We see that the variation by year explains more than the variation by station on coeff1 and coeff2, which are the main parts. However coeff3 has different results. At all, the data of TOBS is more spatial than temperal.

All of the fractions explained are low, which means only the 3 coefficients cannot explain too much of the data. That is why only 50% of the variance of the data is explained only using 3 eigenvalues.

## measuring statistical significance
We want to find a statistical test for rejecting the null hypothesis that says that the rainfall in the two locations is independent. (This part is working on precipitation)

We calculate their p-values of stations and form the following pictures.

![91.png](fig/9.analy.png)

![92.png](fig/9.analy2.png)

From the first picture, we see there are not much data that under some value, which means we should reject the null hypothesis, that is to say the stations have something in common (maybe locally near). 
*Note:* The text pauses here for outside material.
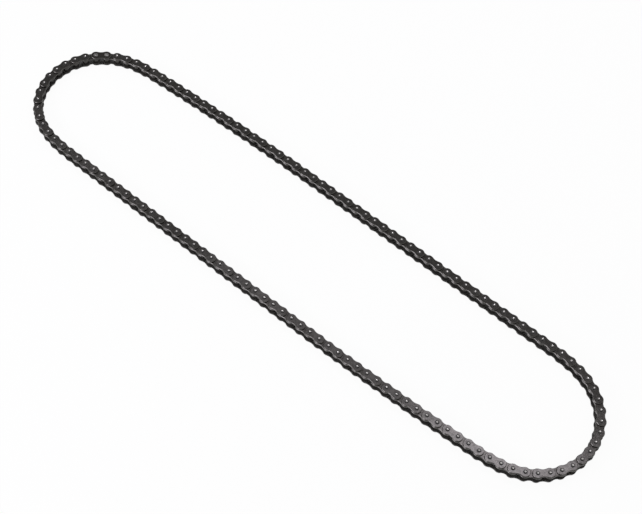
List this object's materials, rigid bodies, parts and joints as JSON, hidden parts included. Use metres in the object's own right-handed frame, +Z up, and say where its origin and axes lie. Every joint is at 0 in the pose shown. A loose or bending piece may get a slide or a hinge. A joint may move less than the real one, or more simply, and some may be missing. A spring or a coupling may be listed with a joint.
{
  "type": "roller drive chain",
  "caption": "Closed loop of single-strand roller drive chain lying on its side, with riveted pins, waisted plates, turning rollers and a riveted connecting link.",
  "frame": {"origin": "centre of the loop seen from above, at the level of the lower pin ends that it rests on", "axes": "+X along the two straight runs, +Z up along every pin"},
  "size_m": [0.767, 0.17, 0.0147],
  "materials": {
    "outer_plate": "oiled dark blued steel",
    "inner_plate": "oiled dark blued steel",
    "connecting_plate": "smooth oiled dark steel",
    "pin": "ground steel pin with riveted ends, oiled",
    "connecting_pin": "riveted steel pin, dull",
    "bush": "case-hardened steel, oiled",
    "roller": "oiled case-hardened steel"
  },
  "bodies": {
    "connecting_link": {"connecting_link_lower_plate": "connecting_plate", "connecting_link_upper_plate": "connecting_plate", "connecting_link_pins": "connecting_pin"},
    "back_entry_inner_link": {"back_entry_inner_link": "inner_plate"},
    "back_entry_inner_link_roller_a": {"back_entry_inner_link_roller_a": "roller"},
    "back_entry_inner_link_roller_b": {"back_entry_inner_link_roller_b": "roller"},
    "back_entry_outer_link_b": {"back_entry_outer_link_b": "outer_plate"},
    "back_run_a": {"back_run_a_outer_plates": "outer_plate", "back_run_a_pins": "pin", "back_run_a_inner_plates": "inner_plate", "back_run_a_bushes": "bush", "back_run_a_rollers": "roller"},
    "back_middle_outer_link_a": {"back_middle_outer_link_a": "outer_plate"},
    "back_middle_inner_link": {"back_middle_inner_link": "inner_plate", "back_middle_inner_link_rollers": "roller"},
    "back_middle_outer_link_b": {"back_middle_outer_link_b": "outer_plate"},
    "back_run_b": {"back_run_b_outer_plates": "outer_plate", "back_run_b_pins": "pin", "back_run_b_inner_plates": "inner_plate", "back_run_b_bushes": "bush", "back_run_b_rollers": "roller"},
    "back_exit_inner_link_a": {"back_exit_inner_link_a": "inner_plate", "back_exit_inner_link_a_rollers": "roller"},
    "back_exit_outer_link": {"back_exit_outer_link": "outer_plate"},
    "back_exit_inner_link_b": {"back_exit_inner_link_b": "inner_plate", "back_exit_inner_link_b_rollers": "roller"},
    "right_bend": {"right_bend_outer_plates": "outer_plate", "right_bend_pins": "pin", "right_bend_inner_plates": "inner_plate", "right_bend_bushes": "bush", "right_bend_rollers": "roller"},
    "front_entry_outer_link_a": {"front_entry_outer_link_a": "outer_plate"},
    "front_entry_inner_link": {"front_entry_inner_link": "inner_plate", "front_entry_inner_link_rollers": "roller"},
    "front_entry_outer_link_b": {"front_entry_outer_link_b": "outer_plate"},
    "front_run_a": {"front_run_a_outer_plates": "outer_plate", "front_run_a_pins": "pin", "front_run_a_inner_plates": "inner_plate", "front_run_a_bushes": "bush", "front_run_a_rollers": "roller"},
    "front_middle_outer_link_a": {"front_middle_outer_link_a": "outer_plate"},
    "front_middle_inner_link": {"front_middle_inner_link": "inner_plate"},
    "front_middle_inner_link_roller_a": {"front_middle_inner_link_roller_a": "roller"},
    "front_middle_inner_link_roller_b": {"front_middle_inner_link_roller_b": "roller"},
    "front_middle_outer_link_b": {"front_middle_outer_link_b": "outer_plate"},
    "front_run_b": {"front_run_b_outer_plates": "outer_plate", "front_run_b_pins": "pin", "front_run_b_inner_plates": "inner_plate", "front_run_b_bushes": "bush", "front_run_b_rollers": "roller"},
    "front_exit_inner_link_a": {"front_exit_inner_link_a": "inner_plate", "front_exit_inner_link_a_rollers": "roller"},
    "front_exit_outer_link": {"front_exit_outer_link": "outer_plate"},
    "front_exit_inner_link_b": {"front_exit_inner_link_b": "inner_plate", "front_exit_inner_link_b_rollers": "roller"},
    "left_bend": {"left_bend_outer_plates": "outer_plate", "left_bend_pins": "pin", "left_bend_inner_plates": "inner_plate", "left_bend_bushes": "bush", "left_bend_rollers": "roller"}
  },
  "joints": [
    {"name": "front_entry_outer_link_a_hinge", "type": "hinge", "parent": "right_bend", "child": "front_entry_outer_link_a", "pos_m": [0.35983, -0.04361, 0.00735], "axis": [0, 0, 1], "range_deg": [-15, 15]},
    {"name": "front_entry_inner_link_hinge", "type": "hinge", "parent": "front_entry_outer_link_a", "child": "front_entry_inner_link", "pos_m": [0.35069, -0.05242, 0.00735], "axis": [0, 0, 1], "range_deg": [-15, 15]},
    {"name": "front_entry_outer_link_b_hinge", "type": "hinge", "parent": "front_entry_inner_link", "child": "front_entry_outer_link_b", "pos_m": [0.34014, -0.0595, 0.00735], "axis": [0, 0, 1], "range_deg": [-4.5, 22]},
    {"name": "front_run_a_hinge", "type": "hinge", "parent": "front_entry_outer_link_b", "child": "front_run_a", "pos_m": [0.32852, -0.06462, 0.00735], "axis": [0, 0, 1], "range_deg": [-4.5, 22]},
    {"name": "front_middle_outer_link_a_hinge", "type": "hinge", "parent": "front_run_a", "child": "front_middle_outer_link_a", "pos_m": [0.01191, -0.07908, 0.00735], "axis": [0, 0, 1], "range_deg": [-22, 4.5]},
    {"name": "front_middle_inner_link_hinge", "type": "hinge", "parent": "front_middle_outer_link_a", "child": "front_middle_inner_link", "pos_m": [-0.00079, -0.07908, 0.00735], "axis": [0, 0, 1], "range_deg": [-22, 4.5]},
    {"name": "front_middle_outer_link_b_hinge", "type": "hinge", "parent": "front_middle_inner_link", "child": "front_middle_outer_link_b", "pos_m": [-0.01349, -0.07908, 0.00735], "axis": [0, 0, 1], "range_deg": [-22, 4.5]},
    {"name": "front_run_b_hinge", "type": "hinge", "parent": "front_middle_outer_link_b", "child": "front_run_b", "pos_m": [-0.02619, -0.07908, 0.00735], "axis": [0, 0, 1], "range_deg": [-22, 4.5]},
    {"name": "front_exit_inner_link_a_hinge", "type": "hinge", "parent": "front_run_b", "child": "front_exit_inner_link_a", "pos_m": [-0.30554, -0.07759, 0.00735], "axis": [0, 0, 1], "range_deg": [-4.5, 22]},
    {"name": "front_exit_outer_link_hinge", "type": "hinge", "parent": "front_exit_inner_link_a", "child": "front_exit_outer_link", "pos_m": [-0.31804, -0.07537, 0.00735], "axis": [0, 0, 1], "range_deg": [-4.5, 22]},
    {"name": "front_exit_inner_link_b_hinge", "type": "hinge", "parent": "front_exit_outer_link", "child": "front_exit_inner_link_b", "pos_m": [-0.3302, -0.0717, 0.00735], "axis": [0, 0, 1], "range_deg": [-15, 15]},
    {"name": "left_bend_hinge", "type": "hinge", "parent": "front_exit_inner_link_b", "child": "left_bend", "pos_m": [-0.34169, -0.0663, 0.00735], "axis": [0, 0, 1], "range_deg": [-15, 15]},
    {"name": "back_exit_inner_link_b_hinge", "type": "hinge", "parent": "right_bend", "child": "back_exit_inner_link_b", "pos_m": [0.34169, 0.0663, 0.00735], "axis": [0, 0, 1], "range_deg": [-15, 15]},
    {"name": "back_exit_outer_link_hinge", "type": "hinge", "parent": "back_exit_inner_link_b", "child": "back_exit_outer_link", "pos_m": [0.3302, 0.0717, 0.00735], "axis": [0, 0, 1], "range_deg": [-15, 15]},
    {"name": "back_exit_inner_link_a_hinge", "type": "hinge", "parent": "back_exit_outer_link", "child": "back_exit_inner_link_a", "pos_m": [0.31804, 0.07537, 0.00735], "axis": [0, 0, 1], "range_deg": [-22, 4.5]},
    {"name": "back_run_b_hinge", "type": "hinge", "parent": "back_exit_inner_link_a", "child": "back_run_b", "pos_m": [0.30554, 0.07759, 0.00735], "axis": [0, 0, 1], "range_deg": [-22, 4.5]},
    {"name": "back_middle_outer_link_b_hinge", "type": "hinge", "parent": "back_run_b", "child": "back_middle_outer_link_b", "pos_m": [0.02619, 0.07908, 0.00735], "axis": [0, 0, 1], "range_deg": [-4.5, 22]},
    {"name": "back_middle_inner_link_hinge", "type": "hinge", "parent": "back_middle_outer_link_b", "child": "back_middle_inner_link", "pos_m": [0.01349, 0.07908, 0.00735], "axis": [0, 0, 1], "range_deg": [-4.5, 22]},
    {"name": "back_middle_outer_link_a_hinge", "type": "hinge", "parent": "back_middle_inner_link", "child": "back_middle_outer_link_a", "pos_m": [0.00079, 0.07908, 0.00735], "axis": [0, 0, 1], "range_deg": [-4.5, 22]},
    {"name": "back_run_a_hinge", "type": "hinge", "parent": "back_middle_outer_link_a", "child": "back_run_a", "pos_m": [-0.01191, 0.07908, 0.00735], "axis": [0, 0, 1], "range_deg": [-4.5, 22]},
    {"name": "back_entry_outer_link_b_hinge", "type": "hinge", "parent": "back_run_a", "child": "back_entry_outer_link_b", "pos_m": [-0.32852, 0.06462, 0.00735], "axis": [0, 0, 1], "range_deg": [-22, 4.5]},
    {"name": "back_entry_inner_link_hinge", "type": "hinge", "parent": "back_entry_outer_link_b", "child": "back_entry_inner_link", "pos_m": [-0.34014, 0.0595, 0.00735], "axis": [0, 0, 1], "range_deg": [-22, 4.5]},
    {"name": "connecting_link_hinge", "type": "hinge", "parent": "back_entry_inner_link", "child": "connecting_link", "pos_m": [-0.35069, 0.05242, 0.00735], "axis": [0, 0, 1], "range_deg": [-15, 15]},
    {"name": "back_entry_inner_link_roller_a_spin", "type": "hinge", "parent": "back_entry_inner_link", "child": "back_entry_inner_link_roller_a", "pos_m": [-0.35069, 0.05242, 0.00735], "axis": [0, 0, 1], "continuous": true},
    {"name": "back_entry_inner_link_roller_b_spin", "type": "hinge", "parent": "back_entry_inner_link", "child": "back_entry_inner_link_roller_b", "pos_m": [-0.34014, 0.0595, 0.00735], "axis": [0, 0, 1], "continuous": true},
    {"name": "front_middle_inner_link_roller_a_spin", "type": "hinge", "parent": "front_middle_inner_link", "child": "front_middle_inner_link_roller_a", "pos_m": [-0.00079, -0.07908, 0.00735], "axis": [0, 0, 1], "continuous": true},
    {"name": "front_middle_inner_link_roller_b_spin", "type": "hinge", "parent": "front_middle_inner_link", "child": "front_middle_inner_link_roller_b", "pos_m": [-0.01349, -0.07908, 0.00735], "axis": [0, 0, 1], "continuous": true}
  ],
  "couplings": [
    {"joint": "front_entry_outer_link_a_hinge", "follows": "left_bend_hinge", "ratio": -1},
    {"joint": "back_exit_inner_link_b_hinge", "follows": "left_bend_hinge", "ratio": -1},
    {"joint": "front_entry_inner_link_hinge", "follows": "front_exit_inner_link_b_hinge", "ratio": -1},
    {"joint": "back_exit_outer_link_hinge", "follows": "front_exit_inner_link_b_hinge", "ratio": -1},
    {"joint": "connecting_link_hinge", "follows": "front_exit_inner_link_b_hinge", "ratio": 1},
    {"joint": "front_middle_outer_link_a_hinge", "follows": "front_entry_outer_link_b_hinge", "ratio": -1},
    {"joint": "front_run_b_hinge", "follows": "front_entry_outer_link_b_hinge", "ratio": -1},
    {"joint": "front_exit_outer_link_hinge", "follows": "front_entry_outer_link_b_hinge", "ratio": 1},
    {"joint": "back_exit_inner_link_a_hinge", "follows": "front_entry_outer_link_b_hinge", "ratio": -1},
    {"joint": "back_middle_outer_link_b_hinge", "follows": "front_entry_outer_link_b_hinge", "ratio": 1},
    {"joint": "back_run_a_hinge", "follows": "front_entry_outer_link_b_hinge", "ratio": 1},
    {"joint": "back_entry_inner_link_hinge", "follows": "front_entry_outer_link_b_hinge", "ratio": -1},
    {"joint": "front_run_a_hinge", "follows": "back_entry_outer_link_b_hinge", "ratio": -1},
    {"joint": "front_middle_inner_link_hinge", "follows": "back_entry_outer_link_b_hinge", "ratio": 1},
    {"joint": "front_middle_outer_link_b_hinge", "follows": "back_entry_outer_link_b_hinge", "ratio": 1},
    {"joint": "front_exit_inner_link_a_hinge", "follows": "back_entry_outer_link_b_hinge", "ratio": -1},
    {"joint": "back_run_b_hinge", "follows": "back_entry_outer_link_b_hinge", "ratio": 1},
    {"joint": "back_middle_inner_link_hinge", "follows": "back_entry_outer_link_b_hinge", "ratio": -1},
    {"joint": "back_middle_outer_link_a_hinge", "follows": "back_entry_outer_link_b_hinge", "ratio": -1}
  ]
}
The second one show the p-values of every two stations. From this we can see that there is a group of about 30 stations and a small group of 10 stations are very similar, which means they are related to each other. And also some stations in the middle is a little similar.

![93.png](fig/9.3.png)

This picture shows the structure of rependency matrix, also means the relationships between stations. We find the similar conclusion. Also we see from the first subfigure that almost all the stations are connected in some level. This means we can predict the precipitation on this area more correctly than some weaker-related places.